§ **The problem**:
Write each line out again exactly as written.

Records from a collection
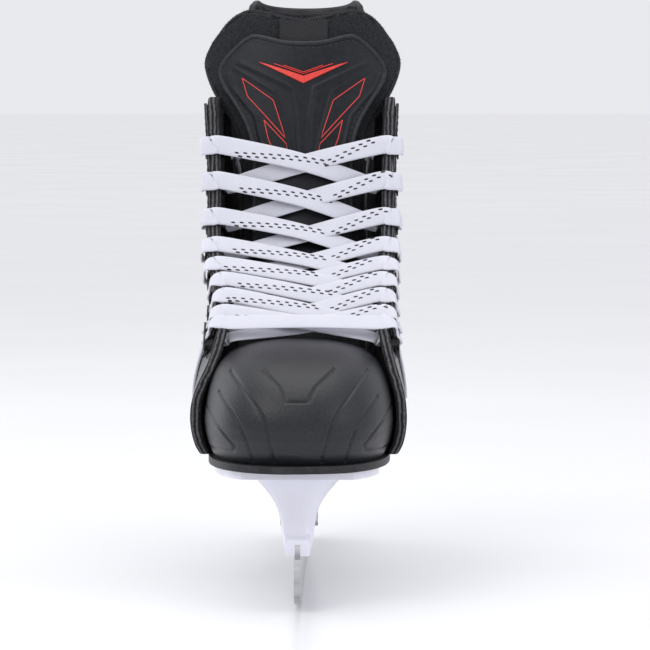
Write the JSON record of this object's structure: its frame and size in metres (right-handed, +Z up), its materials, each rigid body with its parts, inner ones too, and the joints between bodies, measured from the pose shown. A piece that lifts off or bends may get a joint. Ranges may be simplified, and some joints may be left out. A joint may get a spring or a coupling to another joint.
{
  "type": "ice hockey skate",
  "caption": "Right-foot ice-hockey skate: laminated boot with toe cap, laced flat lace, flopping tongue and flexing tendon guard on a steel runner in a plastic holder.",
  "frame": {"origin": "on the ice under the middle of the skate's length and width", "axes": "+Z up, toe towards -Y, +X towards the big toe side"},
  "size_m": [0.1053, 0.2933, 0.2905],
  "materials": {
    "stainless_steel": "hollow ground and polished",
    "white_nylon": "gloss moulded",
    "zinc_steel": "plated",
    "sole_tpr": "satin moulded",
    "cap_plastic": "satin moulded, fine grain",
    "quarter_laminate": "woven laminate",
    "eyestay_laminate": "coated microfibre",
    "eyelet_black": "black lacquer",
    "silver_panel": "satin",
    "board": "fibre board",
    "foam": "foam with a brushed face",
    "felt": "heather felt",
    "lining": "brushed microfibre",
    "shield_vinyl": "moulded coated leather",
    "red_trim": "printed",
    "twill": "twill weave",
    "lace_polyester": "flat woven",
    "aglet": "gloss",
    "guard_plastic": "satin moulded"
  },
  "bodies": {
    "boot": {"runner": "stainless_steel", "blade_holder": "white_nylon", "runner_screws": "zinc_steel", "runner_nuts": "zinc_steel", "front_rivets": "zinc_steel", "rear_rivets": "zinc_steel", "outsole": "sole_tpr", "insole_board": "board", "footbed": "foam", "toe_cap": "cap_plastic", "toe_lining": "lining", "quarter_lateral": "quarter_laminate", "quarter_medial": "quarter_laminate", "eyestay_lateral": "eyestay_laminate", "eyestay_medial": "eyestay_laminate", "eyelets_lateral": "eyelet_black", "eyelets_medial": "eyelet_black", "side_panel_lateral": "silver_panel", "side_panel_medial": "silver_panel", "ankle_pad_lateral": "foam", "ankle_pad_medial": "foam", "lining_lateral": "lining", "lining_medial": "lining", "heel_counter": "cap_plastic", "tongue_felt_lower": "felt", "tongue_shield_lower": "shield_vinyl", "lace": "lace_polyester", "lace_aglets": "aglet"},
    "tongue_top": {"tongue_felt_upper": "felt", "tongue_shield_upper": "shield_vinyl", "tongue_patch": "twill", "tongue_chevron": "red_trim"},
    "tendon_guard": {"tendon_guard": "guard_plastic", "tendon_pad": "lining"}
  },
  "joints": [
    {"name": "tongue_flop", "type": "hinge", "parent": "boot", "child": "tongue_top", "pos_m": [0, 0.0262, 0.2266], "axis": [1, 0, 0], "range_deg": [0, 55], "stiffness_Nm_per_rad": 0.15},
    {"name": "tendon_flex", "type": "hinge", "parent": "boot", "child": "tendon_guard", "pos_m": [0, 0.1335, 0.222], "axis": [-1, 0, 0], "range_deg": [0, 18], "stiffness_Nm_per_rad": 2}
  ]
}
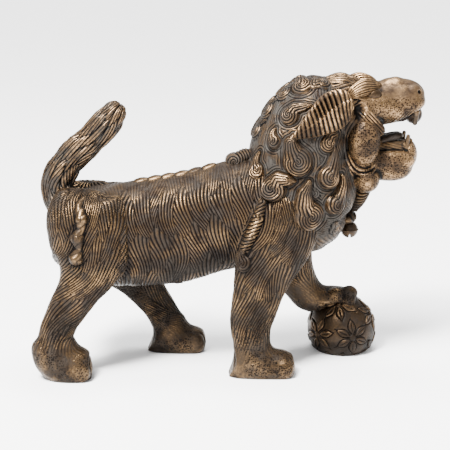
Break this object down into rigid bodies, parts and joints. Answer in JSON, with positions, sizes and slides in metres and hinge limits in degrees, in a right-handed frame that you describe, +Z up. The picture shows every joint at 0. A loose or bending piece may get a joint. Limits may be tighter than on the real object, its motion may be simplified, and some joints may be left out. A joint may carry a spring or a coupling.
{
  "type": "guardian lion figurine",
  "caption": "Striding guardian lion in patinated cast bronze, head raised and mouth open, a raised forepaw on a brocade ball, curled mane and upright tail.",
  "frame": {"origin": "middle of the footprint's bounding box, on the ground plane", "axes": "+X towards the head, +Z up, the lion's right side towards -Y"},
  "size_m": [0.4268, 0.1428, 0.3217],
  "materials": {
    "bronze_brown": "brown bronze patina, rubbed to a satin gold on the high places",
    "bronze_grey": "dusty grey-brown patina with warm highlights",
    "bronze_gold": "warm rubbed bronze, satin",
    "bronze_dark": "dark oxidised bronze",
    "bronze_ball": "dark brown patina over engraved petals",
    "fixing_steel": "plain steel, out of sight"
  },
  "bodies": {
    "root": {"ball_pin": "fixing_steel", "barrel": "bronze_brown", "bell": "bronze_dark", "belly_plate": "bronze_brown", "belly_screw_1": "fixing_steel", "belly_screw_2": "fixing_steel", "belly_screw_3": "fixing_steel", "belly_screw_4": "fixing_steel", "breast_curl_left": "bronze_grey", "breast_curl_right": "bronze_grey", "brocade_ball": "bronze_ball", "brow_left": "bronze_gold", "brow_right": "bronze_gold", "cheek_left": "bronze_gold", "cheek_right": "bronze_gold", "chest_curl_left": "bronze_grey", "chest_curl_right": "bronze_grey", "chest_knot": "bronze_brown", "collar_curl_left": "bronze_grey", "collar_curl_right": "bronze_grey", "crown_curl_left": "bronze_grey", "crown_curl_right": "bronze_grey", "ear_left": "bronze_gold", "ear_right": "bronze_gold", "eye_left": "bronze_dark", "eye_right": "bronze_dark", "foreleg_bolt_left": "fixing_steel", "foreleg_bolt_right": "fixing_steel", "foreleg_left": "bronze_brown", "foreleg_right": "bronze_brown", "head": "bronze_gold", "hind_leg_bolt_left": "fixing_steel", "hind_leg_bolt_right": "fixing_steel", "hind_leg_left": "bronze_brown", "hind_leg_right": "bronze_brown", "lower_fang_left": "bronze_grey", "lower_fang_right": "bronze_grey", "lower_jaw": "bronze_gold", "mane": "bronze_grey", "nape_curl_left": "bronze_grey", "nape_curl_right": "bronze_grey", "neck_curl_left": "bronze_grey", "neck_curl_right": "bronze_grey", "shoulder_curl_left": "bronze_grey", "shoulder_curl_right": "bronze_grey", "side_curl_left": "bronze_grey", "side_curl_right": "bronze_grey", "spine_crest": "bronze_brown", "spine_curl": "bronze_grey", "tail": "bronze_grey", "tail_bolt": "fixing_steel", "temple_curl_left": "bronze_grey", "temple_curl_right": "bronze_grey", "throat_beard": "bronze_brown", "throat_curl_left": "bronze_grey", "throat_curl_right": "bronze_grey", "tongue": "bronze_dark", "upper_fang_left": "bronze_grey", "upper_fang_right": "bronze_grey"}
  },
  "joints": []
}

§ **Written reply**:
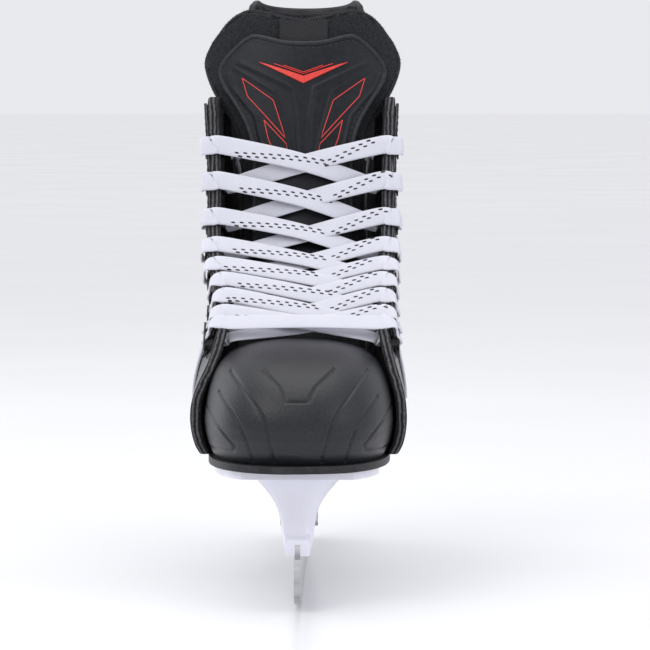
Write the JSON record of this object's structure: its frame and size in metres (right-handed, +Z up), its materials, each rigid body with its parts, inner ones too, and the joints between bodies, measured from the pose shown. A piece that lifts off or bends may get a joint. Ranges may be simplified, and some joints may be left out. A joint may get a spring or a coupling to another joint.
{
  "type": "ice hockey skate",
  "caption": "Right-foot ice-hockey skate: laminated boot with toe cap, laced flat lace, flopping tongue and flexing tendon guard on a steel runner in a plastic holder.",
  "frame": {"origin": "on the ice under the middle of the skate's length and width", "axes": "+Z up, toe towards -Y, +X towards the big toe side"},
  "size_m": [0.1053, 0.2933, 0.2905],
  "materials": {
    "stainless_steel": "hollow ground and polished",
    "white_nylon": "gloss moulded",
    "zinc_steel": "plated",
    "sole_tpr": "satin moulded",
    "cap_plastic": "satin moulded, fine grain",
    "quarter_laminate": "woven laminate",
    "eyestay_laminate": "coated microfibre",
    "eyelet_black": "black lacquer",
    "silver_panel": "satin",
    "board": "fibre board",
    "foam": "foam with a brushed face",
    "felt": "heather felt",
    "lining": "brushed microfibre",
    "shield_vinyl": "moulded coated leather",
    "red_trim": "printed",
    "twill": "twill weave",
    "lace_polyester": "flat woven",
    "aglet": "gloss",
    "guard_plastic": "satin moulded"
  },
  "bodies": {
    "boot": {"runner": "stainless_steel", "blade_holder": "white_nylon", "runner_screws": "zinc_steel", "runner_nuts": "zinc_steel", "front_rivets": "zinc_steel", "rear_rivets": "zinc_steel", "outsole": "sole_tpr", "insole_board": "board", "footbed": "foam", "toe_cap": "cap_plastic", "toe_lining": "lining", "quarter_lateral": "quarter_laminate", "quarter_medial": "quarter_laminate", "eyestay_lateral": "eyestay_laminate", "eyestay_medial": "eyestay_laminate", "eyelets_lateral": "eyelet_black", "eyelets_medial": "eyelet_black", "side_panel_lateral": "silver_panel", "side_panel_medial": "silver_panel", "ankle_pad_lateral": "foam", "ankle_pad_medial": "foam", "lining_lateral": "lining", "lining_medial": "lining", "heel_counter": "cap_plastic", "tongue_felt_lower": "felt", "tongue_shield_lower": "shield_vinyl", "lace": "lace_polyester", "lace_aglets": "aglet"},
    "tongue_top": {"tongue_felt_upper": "felt", "tongue_shield_upper": "shield_vinyl", "tongue_patch": "twill", "tongue_chevron": "red_trim"},
    "tendon_guard": {"tendon_guard": "guard_plastic", "tendon_pad": "lining"}
  },
  "joints": [
    {"name": "tongue_flop", "type": "hinge", "parent": "boot", "child": "tongue_top", "pos_m": [0, 0.0262, 0.2266], "axis": [1, 0, 0], "range_deg": [0, 55], "stiffness_Nm_per_rad": 0.15},
    {"name": "tendon_flex", "type": "hinge", "parent": "boot", "child": "tendon_guard", "pos_m": [0, 0.1335, 0.222], "axis": [-1, 0, 0], "range_deg": [0, 18], "stiffness_Nm_per_rad": 2}
  ]
}
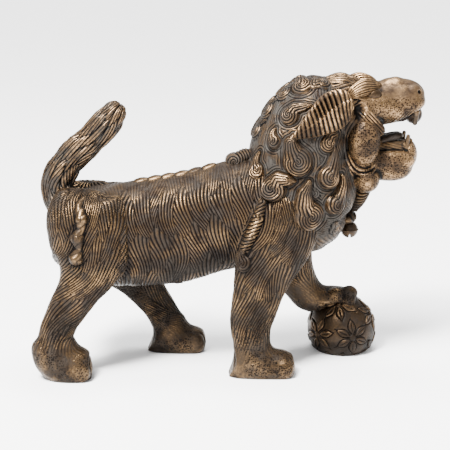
Break this object down into rigid bodies, parts and joints. Answer in JSON, with positions, sizes and slides in metres and hinge limits in degrees, in a right-handed frame that you describe, +Z up. The picture shows every joint at 0. A loose or bending piece may get a joint. Limits may be tighter than on the real object, its motion may be simplified, and some joints may be left out. A joint may carry a spring or a coupling.
{
  "type": "guardian lion figurine",
  "caption": "Striding guardian lion in patinated cast bronze, head raised and mouth open, a raised forepaw on a brocade ball, curled mane and upright tail.",
  "frame": {"origin": "middle of the footprint's bounding box, on the ground plane", "axes": "+X towards the head, +Z up, the lion's right side towards -Y"},
  "size_m": [0.4268, 0.1428, 0.3217],
  "materials": {
    "bronze_brown": "brown bronze patina, rubbed to a satin gold on the high places",
    "bronze_grey": "dusty grey-brown patina with warm highlights",
    "bronze_gold": "warm rubbed bronze, satin",
    "bronze_dark": "dark oxidised bronze",
    "bronze_ball": "dark brown patina over engraved petals",
    "fixing_steel": "plain steel, out of sight"
  },
  "bodies": {
    "root": {"ball_pin": "fixing_steel", "barrel": "bronze_brown", "bell": "bronze_dark", "belly_plate": "bronze_brown", "belly_screw_1": "fixing_steel", "belly_screw_2": "fixing_steel", "belly_screw_3": "fixing_steel", "belly_screw_4": "fixing_steel", "breast_curl_left": "bronze_grey", "breast_curl_right": "bronze_grey", "brocade_ball": "bronze_ball", "brow_left": "bronze_gold", "brow_right": "bronze_gold", "cheek_left": "bronze_gold", "cheek_right": "bronze_gold", "chest_curl_left": "bronze_grey", "chest_curl_right": "bronze_grey", "chest_knot": "bronze_brown", "collar_curl_left": "bronze_grey", "collar_curl_right": "bronze_grey", "crown_curl_left": "bronze_grey", "crown_curl_right": "bronze_grey", "ear_left": "bronze_gold", "ear_right": "bronze_gold", "eye_left": "bronze_dark", "eye_right": "bronze_dark", "foreleg_bolt_left": "fixing_steel", "foreleg_bolt_right": "fixing_steel", "foreleg_left": "bronze_brown", "foreleg_right": "bronze_brown", "head": "bronze_gold", "hind_leg_bolt_left": "fixing_steel", "hind_leg_bolt_right": "fixing_steel", "hind_leg_left": "bronze_brown", "hind_leg_right": "bronze_brown", "lower_fang_left": "bronze_grey", "lower_fang_right": "bronze_grey", "lower_jaw": "bronze_gold", "mane": "bronze_grey", "nape_curl_left": "bronze_grey", "nape_curl_right": "bronze_grey", "neck_curl_left": "bronze_grey", "neck_curl_right": "bronze_grey", "shoulder_curl_left": "bronze_grey", "shoulder_curl_right": "bronze_grey", "side_curl_left": "bronze_grey", "side_curl_right": "bronze_grey", "spine_crest": "bronze_brown", "spine_curl": "bronze_grey", "tail": "bronze_grey", "tail_bolt": "fixing_steel", "temple_curl_left": "bronze_grey", "temple_curl_right": "bronze_grey", "throat_beard": "bronze_brown", "throat_curl_left": "bronze_grey", "throat_curl_right": "bronze_grey", "tongue": "bronze_dark", "upper_fang_left": "bronze_grey", "upper_fang_right": "bronze_grey"}
  },
  "joints": []
}